Anyone who knows me knows that I like:

to talk, to read, and, to write.
 
I have words burning in my bones. I always have. I don't know why. It' s just the way that God made me. I'm trying to get better about using those words in a productive way. I love to write. Far too often, as in almost every time I wander toward my computer to write, I let my internal editor and self-doubt get in the way. Do you know what that leads to? Not writing. 
 
Instead of letting myself disengage to enjoy the process, savor the rush of words, disappear into the possibilities I let my brain nitpick, question, criticize, and pressure. I don't have a lot of left-brain, but the part that I do have is a bully! Turning off that editor is a lot of work all by itself, but it's totally necessary. There is a "movement" called National Novel Writing Month where you write a 50,000 word novel in a month. The beauty of this system is in the mess that it makes. You can't self-edit and write a novel in a month and so you give yourself the freedom to just let it all hang out and throw random scenes around when you need to. It's classic quantity over quality and it works. Their catch phrase is "30 Days and Nights of Literary Abandon" and frankly, even saying that makes me feel tingly all over. 

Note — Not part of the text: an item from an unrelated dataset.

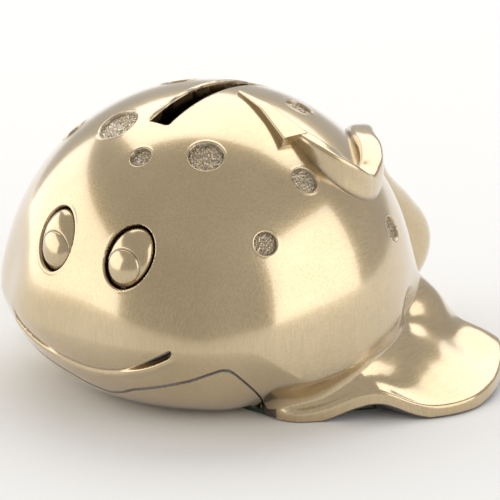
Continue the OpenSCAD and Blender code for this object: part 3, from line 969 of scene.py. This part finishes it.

I have used NaNoWriMo (that's the fabulous abbreviation) to write 3 of my 4 novels. I used the book for one, and then the actual month for two others. The first novel I wrote slowly over a few years in high school. I was hoping to write my next novel in November of this past year and totally failed at that, then I was hoping that I'd just borrow their method and bang one out this month and totally failed at that. So I now haven't written a book since 2005 before Peanut was born, which sucks and I find miserable and depressing.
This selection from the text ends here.